#### [Given instruction]
The data below holds the lines to copy: everything from the line containing "knobs furthest back." to the line containing "# side is -Y", both ends included, set down exactly.

#### [Supplied data]

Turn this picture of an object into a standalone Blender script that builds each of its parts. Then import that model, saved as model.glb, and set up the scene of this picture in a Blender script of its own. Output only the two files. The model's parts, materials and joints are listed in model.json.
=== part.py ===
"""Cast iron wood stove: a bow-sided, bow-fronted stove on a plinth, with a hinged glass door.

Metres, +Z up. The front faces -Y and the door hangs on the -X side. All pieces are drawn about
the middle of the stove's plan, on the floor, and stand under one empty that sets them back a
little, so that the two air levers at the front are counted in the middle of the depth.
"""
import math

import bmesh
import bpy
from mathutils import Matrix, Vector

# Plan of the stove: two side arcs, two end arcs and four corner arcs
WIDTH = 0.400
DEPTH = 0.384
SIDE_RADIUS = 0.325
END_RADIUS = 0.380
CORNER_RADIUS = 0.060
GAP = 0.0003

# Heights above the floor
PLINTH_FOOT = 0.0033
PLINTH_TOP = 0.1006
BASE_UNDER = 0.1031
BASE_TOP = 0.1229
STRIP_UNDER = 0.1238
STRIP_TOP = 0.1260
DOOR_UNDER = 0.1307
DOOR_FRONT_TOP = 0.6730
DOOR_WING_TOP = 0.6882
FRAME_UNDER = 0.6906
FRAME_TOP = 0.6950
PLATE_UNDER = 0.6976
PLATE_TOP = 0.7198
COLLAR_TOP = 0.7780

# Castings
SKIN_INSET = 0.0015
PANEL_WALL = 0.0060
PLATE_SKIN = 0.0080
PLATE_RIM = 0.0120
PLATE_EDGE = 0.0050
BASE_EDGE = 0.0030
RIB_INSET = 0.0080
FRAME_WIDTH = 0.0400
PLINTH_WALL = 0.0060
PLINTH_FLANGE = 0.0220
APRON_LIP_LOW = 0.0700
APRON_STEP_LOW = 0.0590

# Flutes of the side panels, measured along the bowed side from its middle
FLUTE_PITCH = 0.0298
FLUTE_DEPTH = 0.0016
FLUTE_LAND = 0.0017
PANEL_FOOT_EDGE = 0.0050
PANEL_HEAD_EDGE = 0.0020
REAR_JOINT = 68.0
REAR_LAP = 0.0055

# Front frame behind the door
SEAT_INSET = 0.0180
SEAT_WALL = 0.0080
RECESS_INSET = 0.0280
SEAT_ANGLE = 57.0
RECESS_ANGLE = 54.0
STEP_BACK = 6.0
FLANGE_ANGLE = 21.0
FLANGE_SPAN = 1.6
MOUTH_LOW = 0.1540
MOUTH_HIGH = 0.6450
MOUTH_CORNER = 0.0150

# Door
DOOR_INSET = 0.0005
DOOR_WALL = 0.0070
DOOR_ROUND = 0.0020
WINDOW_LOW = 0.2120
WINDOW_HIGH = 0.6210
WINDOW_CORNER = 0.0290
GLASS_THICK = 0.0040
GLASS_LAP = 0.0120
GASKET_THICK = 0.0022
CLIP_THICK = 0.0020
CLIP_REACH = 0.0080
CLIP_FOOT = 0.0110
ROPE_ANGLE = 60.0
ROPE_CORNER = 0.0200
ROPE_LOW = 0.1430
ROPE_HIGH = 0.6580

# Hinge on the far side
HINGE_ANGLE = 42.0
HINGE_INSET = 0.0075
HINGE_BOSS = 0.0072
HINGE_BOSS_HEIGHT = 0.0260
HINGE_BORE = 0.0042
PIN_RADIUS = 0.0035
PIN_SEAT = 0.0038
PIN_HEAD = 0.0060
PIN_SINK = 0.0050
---
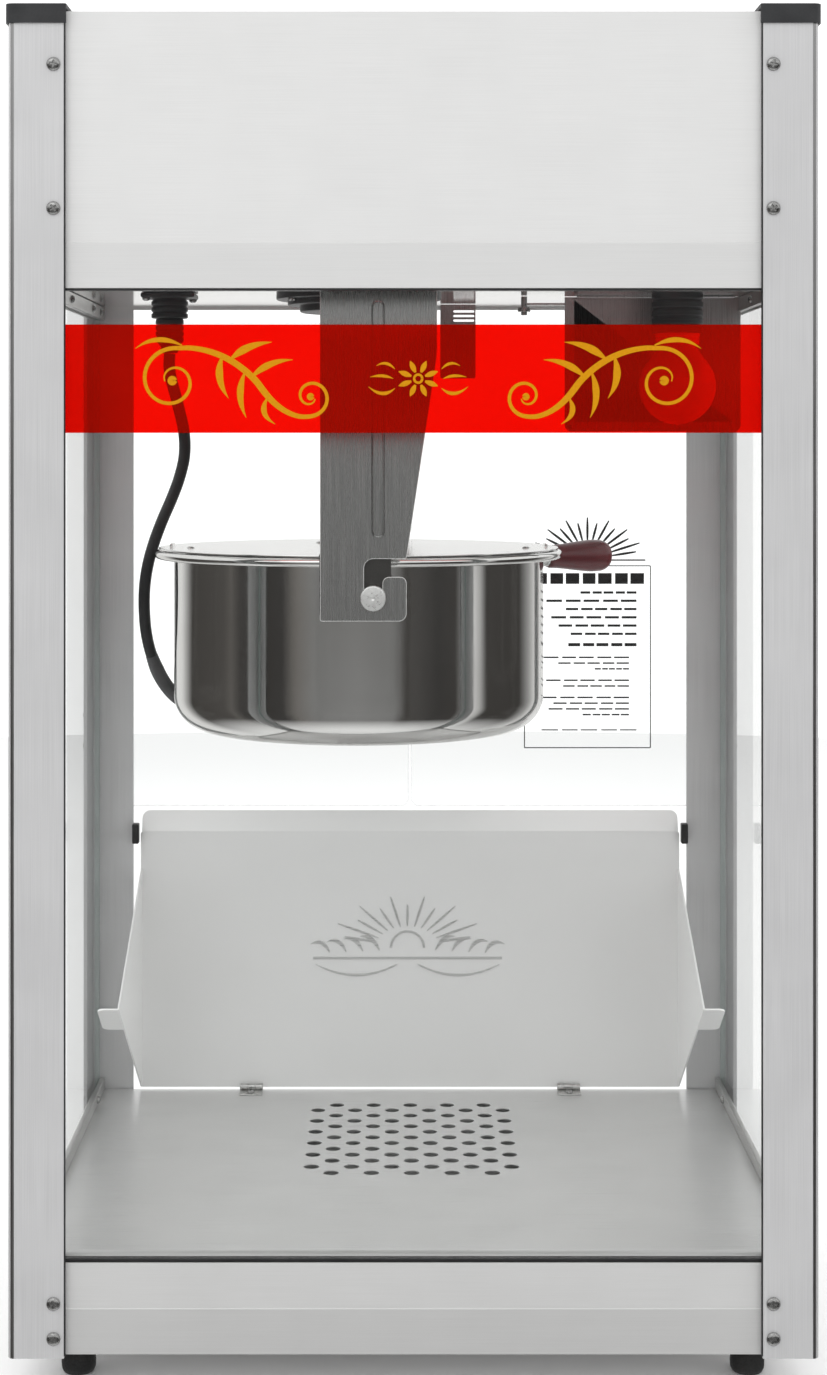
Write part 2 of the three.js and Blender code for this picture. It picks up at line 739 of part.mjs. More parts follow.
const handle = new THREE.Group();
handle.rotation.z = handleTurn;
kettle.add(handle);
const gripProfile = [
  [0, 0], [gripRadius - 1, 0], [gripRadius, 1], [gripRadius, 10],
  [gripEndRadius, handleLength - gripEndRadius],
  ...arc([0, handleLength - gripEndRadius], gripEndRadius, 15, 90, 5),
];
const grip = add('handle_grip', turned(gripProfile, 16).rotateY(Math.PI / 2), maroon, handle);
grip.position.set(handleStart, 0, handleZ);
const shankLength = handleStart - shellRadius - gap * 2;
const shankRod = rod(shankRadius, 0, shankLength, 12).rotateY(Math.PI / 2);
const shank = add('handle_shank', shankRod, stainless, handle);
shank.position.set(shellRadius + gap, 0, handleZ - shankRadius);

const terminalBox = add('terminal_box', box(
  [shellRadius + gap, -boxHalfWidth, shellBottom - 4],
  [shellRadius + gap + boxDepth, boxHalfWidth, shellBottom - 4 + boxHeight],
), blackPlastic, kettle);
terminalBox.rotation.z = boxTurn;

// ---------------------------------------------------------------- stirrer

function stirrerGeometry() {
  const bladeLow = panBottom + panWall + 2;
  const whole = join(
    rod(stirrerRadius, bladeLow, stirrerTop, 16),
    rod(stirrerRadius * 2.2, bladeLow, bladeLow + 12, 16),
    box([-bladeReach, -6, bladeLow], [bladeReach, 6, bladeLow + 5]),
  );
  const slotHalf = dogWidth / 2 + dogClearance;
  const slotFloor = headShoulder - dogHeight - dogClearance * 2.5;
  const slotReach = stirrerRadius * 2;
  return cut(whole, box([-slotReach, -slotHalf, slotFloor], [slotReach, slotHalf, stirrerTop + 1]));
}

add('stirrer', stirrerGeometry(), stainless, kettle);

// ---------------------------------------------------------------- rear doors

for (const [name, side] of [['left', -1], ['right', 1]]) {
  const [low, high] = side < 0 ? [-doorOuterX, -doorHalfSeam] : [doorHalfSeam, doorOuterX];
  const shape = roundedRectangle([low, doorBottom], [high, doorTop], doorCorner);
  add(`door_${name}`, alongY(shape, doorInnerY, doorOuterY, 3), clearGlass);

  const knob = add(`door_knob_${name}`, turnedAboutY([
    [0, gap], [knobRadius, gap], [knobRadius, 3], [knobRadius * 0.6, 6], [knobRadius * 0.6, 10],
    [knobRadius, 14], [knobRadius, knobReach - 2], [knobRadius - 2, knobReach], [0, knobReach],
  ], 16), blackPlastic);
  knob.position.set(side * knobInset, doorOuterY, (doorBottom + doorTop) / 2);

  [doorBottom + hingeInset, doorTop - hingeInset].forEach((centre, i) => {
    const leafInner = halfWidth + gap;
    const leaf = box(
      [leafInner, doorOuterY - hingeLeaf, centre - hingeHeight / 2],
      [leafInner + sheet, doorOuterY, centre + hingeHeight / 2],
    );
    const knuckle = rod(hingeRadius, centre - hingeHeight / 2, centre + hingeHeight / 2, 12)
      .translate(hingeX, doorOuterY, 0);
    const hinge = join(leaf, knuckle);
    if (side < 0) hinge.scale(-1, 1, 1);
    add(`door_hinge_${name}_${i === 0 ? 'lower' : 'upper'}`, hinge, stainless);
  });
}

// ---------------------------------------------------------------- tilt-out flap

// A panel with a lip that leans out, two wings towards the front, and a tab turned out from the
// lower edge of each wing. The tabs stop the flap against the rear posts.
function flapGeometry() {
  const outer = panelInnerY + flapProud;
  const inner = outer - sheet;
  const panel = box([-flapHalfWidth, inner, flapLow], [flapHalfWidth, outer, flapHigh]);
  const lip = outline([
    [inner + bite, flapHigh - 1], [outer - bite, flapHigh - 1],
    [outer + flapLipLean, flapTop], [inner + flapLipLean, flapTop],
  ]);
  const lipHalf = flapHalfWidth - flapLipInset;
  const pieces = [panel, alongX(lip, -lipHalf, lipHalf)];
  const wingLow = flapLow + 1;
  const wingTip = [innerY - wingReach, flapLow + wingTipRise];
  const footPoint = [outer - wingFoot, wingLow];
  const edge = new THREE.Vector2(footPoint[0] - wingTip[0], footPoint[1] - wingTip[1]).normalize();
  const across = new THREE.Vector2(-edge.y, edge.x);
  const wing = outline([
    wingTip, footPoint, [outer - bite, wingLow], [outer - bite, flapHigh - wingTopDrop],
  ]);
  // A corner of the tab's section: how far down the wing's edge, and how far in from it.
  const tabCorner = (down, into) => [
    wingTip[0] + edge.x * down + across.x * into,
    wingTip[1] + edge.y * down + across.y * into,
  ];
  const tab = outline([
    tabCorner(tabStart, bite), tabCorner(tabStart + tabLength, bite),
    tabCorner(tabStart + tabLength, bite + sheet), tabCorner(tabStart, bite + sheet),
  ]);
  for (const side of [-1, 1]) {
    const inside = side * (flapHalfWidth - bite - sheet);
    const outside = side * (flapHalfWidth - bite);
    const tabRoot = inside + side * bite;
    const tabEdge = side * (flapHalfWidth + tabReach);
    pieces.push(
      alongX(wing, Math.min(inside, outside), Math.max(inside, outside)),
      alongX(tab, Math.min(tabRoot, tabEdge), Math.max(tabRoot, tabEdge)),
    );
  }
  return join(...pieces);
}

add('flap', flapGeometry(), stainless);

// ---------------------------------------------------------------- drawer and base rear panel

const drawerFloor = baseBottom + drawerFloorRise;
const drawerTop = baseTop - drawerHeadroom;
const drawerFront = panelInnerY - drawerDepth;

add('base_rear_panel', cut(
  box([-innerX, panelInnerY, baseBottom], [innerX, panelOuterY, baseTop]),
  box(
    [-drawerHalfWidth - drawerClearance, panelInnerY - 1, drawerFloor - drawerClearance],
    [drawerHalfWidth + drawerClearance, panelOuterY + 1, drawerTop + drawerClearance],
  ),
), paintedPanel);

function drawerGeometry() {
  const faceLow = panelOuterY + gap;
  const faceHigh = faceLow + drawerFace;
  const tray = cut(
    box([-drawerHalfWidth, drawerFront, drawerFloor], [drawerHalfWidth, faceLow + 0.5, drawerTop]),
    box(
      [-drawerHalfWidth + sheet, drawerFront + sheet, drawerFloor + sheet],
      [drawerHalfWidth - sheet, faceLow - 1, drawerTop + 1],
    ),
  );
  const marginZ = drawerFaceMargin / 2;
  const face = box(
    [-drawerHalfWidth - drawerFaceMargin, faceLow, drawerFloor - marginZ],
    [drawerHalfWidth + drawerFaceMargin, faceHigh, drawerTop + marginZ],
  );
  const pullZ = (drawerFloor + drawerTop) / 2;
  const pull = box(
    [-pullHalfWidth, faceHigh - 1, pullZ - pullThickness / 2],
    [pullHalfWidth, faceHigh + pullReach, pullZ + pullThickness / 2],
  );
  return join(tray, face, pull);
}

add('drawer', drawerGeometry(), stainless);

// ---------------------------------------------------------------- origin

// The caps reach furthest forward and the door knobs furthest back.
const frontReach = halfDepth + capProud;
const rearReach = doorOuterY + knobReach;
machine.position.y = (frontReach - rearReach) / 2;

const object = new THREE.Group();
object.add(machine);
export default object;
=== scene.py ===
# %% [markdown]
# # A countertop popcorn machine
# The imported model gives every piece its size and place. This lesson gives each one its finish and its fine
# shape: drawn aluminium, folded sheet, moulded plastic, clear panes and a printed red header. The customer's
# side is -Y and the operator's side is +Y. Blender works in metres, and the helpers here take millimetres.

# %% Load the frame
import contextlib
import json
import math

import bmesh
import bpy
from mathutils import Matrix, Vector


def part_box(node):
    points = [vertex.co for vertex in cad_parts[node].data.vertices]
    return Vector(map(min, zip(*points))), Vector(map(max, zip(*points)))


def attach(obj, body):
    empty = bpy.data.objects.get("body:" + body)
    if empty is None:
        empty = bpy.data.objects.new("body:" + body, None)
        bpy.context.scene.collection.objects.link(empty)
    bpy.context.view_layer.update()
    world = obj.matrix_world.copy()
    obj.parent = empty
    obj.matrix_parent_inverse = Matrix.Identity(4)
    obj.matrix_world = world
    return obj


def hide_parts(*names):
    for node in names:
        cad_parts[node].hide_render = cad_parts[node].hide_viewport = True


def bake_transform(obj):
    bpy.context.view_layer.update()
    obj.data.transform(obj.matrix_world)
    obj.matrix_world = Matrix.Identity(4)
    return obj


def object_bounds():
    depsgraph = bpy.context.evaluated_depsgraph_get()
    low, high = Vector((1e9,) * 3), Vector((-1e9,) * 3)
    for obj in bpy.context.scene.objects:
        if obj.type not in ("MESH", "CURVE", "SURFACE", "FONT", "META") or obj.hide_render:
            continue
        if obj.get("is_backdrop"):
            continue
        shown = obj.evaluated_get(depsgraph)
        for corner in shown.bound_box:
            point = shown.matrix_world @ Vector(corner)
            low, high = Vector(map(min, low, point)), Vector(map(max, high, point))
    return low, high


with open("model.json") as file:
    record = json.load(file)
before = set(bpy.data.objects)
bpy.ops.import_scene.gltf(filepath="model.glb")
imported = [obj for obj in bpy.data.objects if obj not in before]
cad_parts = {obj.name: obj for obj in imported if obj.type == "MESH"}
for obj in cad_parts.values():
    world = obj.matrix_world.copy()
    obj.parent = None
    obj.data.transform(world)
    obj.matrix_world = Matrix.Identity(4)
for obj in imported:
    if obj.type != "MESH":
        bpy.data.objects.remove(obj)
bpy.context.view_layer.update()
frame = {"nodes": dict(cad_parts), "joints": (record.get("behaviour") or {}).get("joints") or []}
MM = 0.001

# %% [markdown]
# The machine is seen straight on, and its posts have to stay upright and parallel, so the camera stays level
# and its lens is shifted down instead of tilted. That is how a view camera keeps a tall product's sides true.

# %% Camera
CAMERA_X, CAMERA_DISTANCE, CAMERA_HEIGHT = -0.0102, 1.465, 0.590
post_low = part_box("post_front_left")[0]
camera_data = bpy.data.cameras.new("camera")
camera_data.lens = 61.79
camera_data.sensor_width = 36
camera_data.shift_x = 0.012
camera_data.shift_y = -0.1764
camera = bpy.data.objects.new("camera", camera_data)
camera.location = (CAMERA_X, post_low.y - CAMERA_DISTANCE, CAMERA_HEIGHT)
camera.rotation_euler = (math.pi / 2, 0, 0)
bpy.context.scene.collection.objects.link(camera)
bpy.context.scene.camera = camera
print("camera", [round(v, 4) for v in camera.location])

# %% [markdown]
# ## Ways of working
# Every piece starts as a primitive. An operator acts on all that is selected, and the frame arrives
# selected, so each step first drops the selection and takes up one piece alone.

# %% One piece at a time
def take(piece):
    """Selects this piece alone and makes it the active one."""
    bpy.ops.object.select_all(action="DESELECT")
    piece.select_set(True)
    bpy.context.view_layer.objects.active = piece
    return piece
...
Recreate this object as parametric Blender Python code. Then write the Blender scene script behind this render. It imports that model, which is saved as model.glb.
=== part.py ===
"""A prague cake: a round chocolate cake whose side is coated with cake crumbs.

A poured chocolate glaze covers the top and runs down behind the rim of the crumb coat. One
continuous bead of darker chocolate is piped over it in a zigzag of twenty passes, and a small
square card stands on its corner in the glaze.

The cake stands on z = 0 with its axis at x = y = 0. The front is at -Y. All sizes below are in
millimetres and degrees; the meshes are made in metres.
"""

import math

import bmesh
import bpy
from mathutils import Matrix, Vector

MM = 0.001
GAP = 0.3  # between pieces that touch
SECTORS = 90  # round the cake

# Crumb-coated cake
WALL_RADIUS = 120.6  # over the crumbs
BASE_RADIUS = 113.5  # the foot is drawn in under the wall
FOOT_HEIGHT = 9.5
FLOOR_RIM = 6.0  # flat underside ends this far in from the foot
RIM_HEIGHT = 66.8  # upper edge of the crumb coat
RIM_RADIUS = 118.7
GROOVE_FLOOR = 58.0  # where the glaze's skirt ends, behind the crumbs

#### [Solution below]
// The caps reach furthest forward and the door knobs furthest back.
const frontReach = halfDepth + capProud;
const rearReach = doorOuterY + knobReach;
machine.position.y = (frontReach - rearReach) / 2;

const object = new THREE.Group();
object.add(machine);
export default object;
=== scene.py ===
# %% [markdown]
# # A countertop popcorn machine
# The imported model gives every piece its size and place. This lesson gives each one its finish and its fine
# shape: drawn aluminium, folded sheet, moulded plastic, clear panes and a printed red header. The customer's
# side is -Y and the operator's side is +Y. Blender works in metres, and the helpers here take millimetres.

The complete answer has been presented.